— Begin —

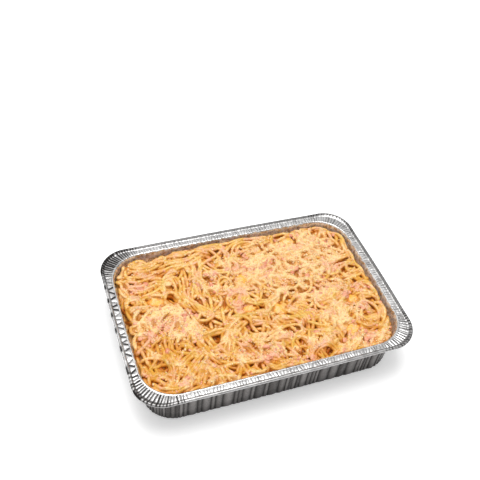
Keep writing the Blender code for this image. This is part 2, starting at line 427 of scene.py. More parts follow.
    # flange, pressed in slits, with painted shade in the slits
    shares = (0.15, 0.22, 0.33, 0.45, 0.56, 0.67, 0.78, 0.88, 0.97)
    lipInset = tray["rimWidth"] - tray["lip"]
    flangeRings = []
    for share in shares:
        inset = lipInset + (beadInset - lipInset) * share
        radius = tray["mouthCorner"] + tray["lip"] + (tray["rimCorner"] - 0.5 * beadInset
                                                      - tray["mouthCorner"] - tray["lip"]) * share
        fold, darkness = crimp(share)
        fade = min(1.0, (share - 0.10) / 0.10, (1.02 - share) / 0.12)
        level = flange + 0.25 * millimetre * math.sin(share * math.pi) + fold * fade
        flangeRings.append((inset, radius, level))
        addRing(inset, radius, level, 0.0, np.clip(darkness * min(1.0, fade + 0.4) + flangeShadeAndDull, 0, 1))
    # rolled edge, scalloped underneath, with painted shade on its underside
    scallop = np.abs(np.cos(run / tray["scallopPitch"] * math.pi)) ** 2
    beadMiddle = rimTop - tray["bead"]
    # painted shade of the slits carried onto the rolled edge, most in the corners
    beadSlitShade = crimp(0.9)[1] * np.where(corner > 0.1, 0.75, 0.15)
    # painted shade in lens shapes under the rolled edge at the left
    lens = np.sin(2 * math.pi * run / tray["lensPitch"] + 1.3 * np.sin(run / 0.031))
    lens = np.clip(1.8 * lens - 0.5, 0, 1) * np.clip(1 - np.abs(bearing - 190) / 40, 0, 1) ** 0.3
    for turn in (140, 112, 85, 58, 32, 6, -20, -46, -72, -100, -130):
        out = tray["bead"] * math.cos(math.radians(turn))
        up = tray["bead"] * math.sin(math.radians(turn))
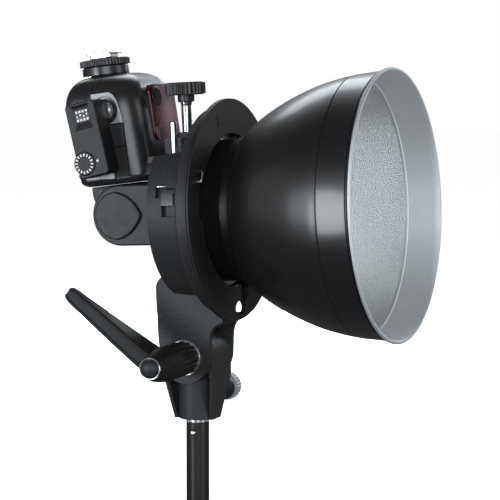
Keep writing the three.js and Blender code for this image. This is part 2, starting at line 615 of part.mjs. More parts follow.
function flashBody(body) {
  const whole = bodyVolume(0);
  const hollow = bodyVolume(2.6);
  const shell = whole.subtract(hollow);
  const frontSide = block(BODY_SEAM + GAP / 2, 60, -60, 60, 0, 120);
  const rearSide = block(-80, BODY_SEAM - GAP / 2, -60, 60, 0, 120);
  const footHole = rod('z', 11, 88, 110, [FOOT_X, 0], 24);
  const baseHole = rod('z', 9, 10, 30, [-8, 0], 24);

  const windowRecess = windowPlate(-2.2, 5, 0.3);
  const portRecess = block(1.3, 12.9, -BODY_HALF_Y - 1, -BODY_HALF_Y + 1.8, 25.4, 62.3);
  const socketHole = rod('y', 4.4, -BODY_HALF_Y - 1, -BODY_HALF_Y + 4, SYNC_AT, 20);
  const dish = rod('y', 9.4, -BODY_HALF_Y - 1, -BODY_HALF_Y + 0.8, SYNC_AT, 28);
  const front = shell.intersect(frontSide)
    .add(block(-8, 14.5, -BODY_HALF_Y + 1.2, -BODY_HALF_Y + 6, 24, 84).intersect(bodyVolume(1)))
    .add(block(17, 30, -20, 26, 44, 90).intersect(bodyVolume(1)))
    .subtract(windowRecess).subtract(portRecess).subtract(socketHole).subtract(dish)
    .subtract(footHole).subtract(baseHole);
  const doorRecess = block(-30.4, -11.6, BODY_HALF_Y - 2.9, BODY_HALF_Y + 1, 27, 79);
  const lcdRecess = block(BODY_BACK - 1, BODY_BACK + 1.6, -24.3, 24.3, 27.7, 56.3);
  let rear = shell.intersect(rearSide).subtract(footHole).subtract(baseHole)
    .subtract(doorRecess)
    .add(block(BODY_BACK + 0.4, BODY_BACK + 5, -25.6, 25.6, 26.6, 57.4).intersect(whole))
    .subtract(lcdRecess)
    .subtract(rod('x', 12.6, BODY_BACK - 1, BODY_BACK + 8, [0, 76], 32));
  BUTTONS.forEach(({ y, z, r }) => {
    rear = rear.subtract(rod('x', r + GAP, BODY_BACK - 1, BODY_BACK + 8, [y, z], 16));
  });
  piece(body, 'flash_body_front', front, satin);
  piece(body, 'flash_body_rear', rear, satin);

  piece(body, 'front_window', windowPlate(-1.9, 0.7, 0), redPanel);
  const side = -BODY_HALF_Y;
  piece(body, 'sync_socket', ring('y', 1.8, 4, side - 0.4, side + 3.6, SYNC_AT, 24), chrome);
  const portCover = (low, high) => slab(
    'y', roundedRect(1.6, 12.6, low, high, 1.2), side - 0.6, side + 1.5, 0.4, 3,
  );
  piece(body, 'port_cover_lower', portCover(25.7, 46.4), rubber);
  piece(body, 'port_cover_upper', portCover(46.8, 62), rubber);
  const display = slab('x', roundedRect(-24, 24, 28, 56, 2), BODY_BACK - 0.2, BODY_BACK + 1.3);
  piece(body, 'lcd_window', display, clear);
  const doorOutline = roundedRect(-30.1, -11.9, 27.3, 78.7, 2);
  piece(body, 'battery_door', slab('y', doorOutline, BODY_HALF_Y - 2.6, BODY_HALF_Y + 0.4, 0.4, 3), satin);
  piece(body, 'battery_pack', slab('x', roundedRect(7, 33.6, 31, 77, 3), -22.8, -10.4, 0, 3), plastic);
  piece(body, 'flash_capacitor', rod('z', 9.5, 30, 78, [5, -18], 24), satin);
}

const SYNC_AT = [0, 72];

// Round keys on the back panel, in the frame of the flash body.
const BUTTONS = [
  { name: 'power_button', y: -22, z: 78, r: 3 },
  { name: 'test_button', y: 22, z: 78, r: 3 },
  { name: 'mode_button', y: -20, z: 62, r: 2.6 },
];

function backControls(body) {
  BUTTONS.forEach(({ name, y, z, r }) => {
    const key = turned('x', [
      [0, BODY_BACK - 1.6], [r - 0.5, BODY_BACK - 1.6], [r, BODY_BACK - 1],
      [r, BODY_BACK + 3.4], [0, BODY_BACK + 3.4],
    ], [y, z], 16);
    piece(body, name, key, rubber);
  });
  const dial = slab('x', fluted(12.2, 0.8, 20, 2, [0, 76]), BODY_BACK - 1.8, BODY_BACK + 3)
    .subtract(rod('x', 6.6, BODY_BACK - 3, BODY_BACK + 5, [0, 76], 24));
  piece(body, 'select_dial', dial, plastic);
  const middleKey = turned('x', [
    [0, BODY_BACK - 1.2], [5.6, BODY_BACK - 1.2], [6.2, BODY_BACK - 0.6],
    [6.2, BODY_BACK + 3], [0, BODY_BACK + 3],
  ], [0, 76], 24);
  piece(body, 'set_button', middleKey, satin);
}

function foot(body) {
  const neck = turned('z', [
    [0, 88.6], [10.6, 88.6], [10.6, BODY_TOP + GAP], [16.2, BODY_TOP + GAP],
    [16, 103.2], [10, 103.2], [10, 109.4], [0, 109.4],
  ], [FOOT_X, 0], 36);
  const shoeHalf = 9.3;
  const shoe = block(FOOT_X - shoeHalf, FOOT_X + shoeHalf, -shoeHalf, shoeHalf, 111, 113.2)
    .add(rod('z', 6, 109.7, 111.5, [FOOT_X, 0], 24));
  const pinPlaces = [[0, 0], [-5, 4], [-5, -4], [5, 4], [5, -4]];
  const pins = pinPlaces.map(([x, y]) => rod('z', 0.9, 113, 113.9, [FOOT_X + x, y], 10));
  piece(body, 'foot_neck', neck, satin);
  const plate = pins.reduce((sum, pin) => sum.add(pin), shoe);
  piece(body, 'shoe_plate', plate, steel);
  const lockRing = slab('z', fluted(17.4, 0.8, 24, 2, [FOOT_X, 0]), 103.6, 108.4)
    .subtract(rod('z', 10.3, 100, 112, [FOOT_X, 0], 24));
  piece(body, 'foot_lock_ring', lockRing, plastic);
}

// ---- Plug-in radio receiver on the near side ------------------------------------------------------
function receiver(unit) {
  const caseShape = slab('y', roundedRect(-11.25, 11.25, -25.5, 25.5, 2.4), -56, -40, 0.9, 3);
  const plug = slab('y', roundedRect(-5, 5, -4, 4, 1), -40.5, -BODY_HALF_Y - 1, 0, 3);
  const dialHole = rod('y', 8.2, -60, -51.4, [-5.4, -15.6], 32);
  const windowHole = slab('y', roundedRect(-8.2, 8.2, 8, 24, 1.4), -60, -54.2, 0, 3);
  piece(unit, 'receiver_case', caseShape.add(plug).subtract(dialHole).subtract(windowHole), plastic);
  const windowOutline = roundedRect(-7.9, 7.9, 8.3, 23.7, 1.2);
  piece(unit, 'receiver_window', slab('y', windowOutline, -55.6, -54.5, 0, 3), clear);
  piece(unit, 'receiver_dial', slab('y', fluted(7.9, 0.6, 20, 2, [-5.4, -15.6]), -56.8, -51.8), plastic);
}

// ---- Assembly --------------------------------------------------------------------------------------
standTube();
const pivot = frameGroup(object, 0, PIVOT_Z, 0);
socketHousing(pivot);
tiltLever(pivot);

const head = frameGroup(object, 0, PIVOT_Z, HEAD_TILT);
tiltJoint(head);
bracketFrame(head);
mountRing(head);
releaseLever(head);
clamp(head);
reflector(head);
flashHead(head);
zoomCarriage(head);

const body = frameGroup(head, HINGE_X, AXIS_Z, BODY_LEAN);
flashYoke(body);
flashBody(body);
backControls(body);
foot(body);
const receiverUnit = frameGroup(body, -7.1, 53.9, rad(6.5));
receiver(receiverUnit);

export default object;
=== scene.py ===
import math

import bmesh
import bpy
from mathutils import Matrix, Vector


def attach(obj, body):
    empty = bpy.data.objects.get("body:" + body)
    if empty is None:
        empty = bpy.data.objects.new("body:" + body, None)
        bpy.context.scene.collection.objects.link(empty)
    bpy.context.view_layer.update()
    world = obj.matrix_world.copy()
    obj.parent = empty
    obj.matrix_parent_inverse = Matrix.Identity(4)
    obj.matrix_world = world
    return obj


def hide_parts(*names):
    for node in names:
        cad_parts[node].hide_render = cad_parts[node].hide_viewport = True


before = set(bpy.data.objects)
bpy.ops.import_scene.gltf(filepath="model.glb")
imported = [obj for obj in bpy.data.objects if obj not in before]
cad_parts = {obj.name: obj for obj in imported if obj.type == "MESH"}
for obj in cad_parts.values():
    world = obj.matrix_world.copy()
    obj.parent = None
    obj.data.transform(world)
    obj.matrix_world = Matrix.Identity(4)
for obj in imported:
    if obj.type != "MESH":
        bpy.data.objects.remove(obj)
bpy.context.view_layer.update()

MM = 0.001
scene = bpy.context.scene
scene.view_settings.view_transform = "Standard"

# ---- Frames, all drawings below are in millimetres in one of these ---------------------------------

PIVOT_Z = 106       # the tilt joint's axis above the floor
AXIS_Z = 99.2       # the reflector's axis above the tilt joint's
HEAD_LEAN = 3
BODY_LEAN = 4.5
RECEIVER_LEAN = 6.5


def lean(x, z, degrees):
    """A frame moved to (x, 0, z) mm and leaned back by some degrees."""
    return Matrix.Translation((x * MM, 0, z * MM)) @ Matrix.Rotation(math.radians(-degrees), 4, "Y")


ROW = Matrix.Identity(4)
PIVOT = lean(0, PIVOT_Z, 0)
HEAD = lean(0, PIVOT_Z, HEAD_LEAN)
BODY = HEAD @ lean(-37, AXIS_Z, BODY_LEAN)
RECEIVER = BODY @ lean(-7.1, 53.9, RECEIVER_LEAN)


# ---- Materials -------------------------------------------------------------------------------------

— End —

(Given instruction):
Begin with the line that contains "const body = frameGroup(head, HINGE_X, AXIS_Z, BODY_LEAN);" and quote each line after it exactly, stopping after the last line of the data.

(Task solution):
const body = frameGroup(head, HINGE_X, AXIS_Z, BODY_LEAN);
flashYoke(body);
flashBody(body);
backControls(body);
foot(body);
const receiverUnit = frameGroup(body, -7.1, 53.9, rad(6.5));
receiver(receiverUnit);

export default object;
=== scene.py ===
import math

import bmesh
import bpy
from mathutils import Matrix, Vector


def attach(obj, body):
    empty = bpy.data.objects.get("body:" + body)
    if empty is None:
        empty = bpy.data.objects.new("body:" + body, None)
        bpy.context.scene.collection.objects.link(empty)
    bpy.context.view_layer.update()
    world = obj.matrix_world.copy()
    obj.parent = empty
    obj.matrix_parent_inverse = Matrix.Identity(4)
    obj.matrix_world = world
    return obj


def hide_parts(*names):
    for node in names:
        cad_parts[node].hide_render = cad_parts[node].hide_viewport = True


before = set(bpy.data.objects)
bpy.ops.import_scene.gltf(filepath="model.glb")
imported = [obj for obj in bpy.data.objects if obj not in before]
cad_parts = {obj.name: obj for obj in imported if obj.type == "MESH"}
for obj in cad_parts.values():
    world = obj.matrix_world.copy()
    obj.parent = None
    obj.data.transform(world)
    obj.matrix_world = Matrix.Identity(4)
for obj in imported:
    if obj.type != "MESH":
        bpy.data.objects.remove(obj)
bpy.context.view_layer.update()

MM = 0.001
scene = bpy.context.scene
scene.view_settings.view_transform = "Standard"

# ---- Frames, all drawings below are in millimetres in one of these ---------------------------------

PIVOT_Z = 106       # the tilt joint's axis above the floor
AXIS_Z = 99.2       # the reflector's axis above the tilt joint's
HEAD_LEAN = 3
BODY_LEAN = 4.5
RECEIVER_LEAN = 6.5


def lean(x, z, degrees):
    """A frame moved to (x, 0, z) mm and leaned back by some degrees."""
    return Matrix.Translation((x * MM, 0, z * MM)) @ Matrix.Rotation(math.radians(-degrees), 4, "Y")


ROW = Matrix.Identity(4)
PIVOT = lean(0, PIVOT_Z, 0)
HEAD = lean(0, PIVOT_Z, HEAD_LEAN)
BODY = HEAD @ lean(-37, AXIS_Z, BODY_LEAN)
RECEIVER = BODY @ lean(-7.1, 53.9, RECEIVER_LEAN)


# ---- Materials -------------------------------------------------------------------------------------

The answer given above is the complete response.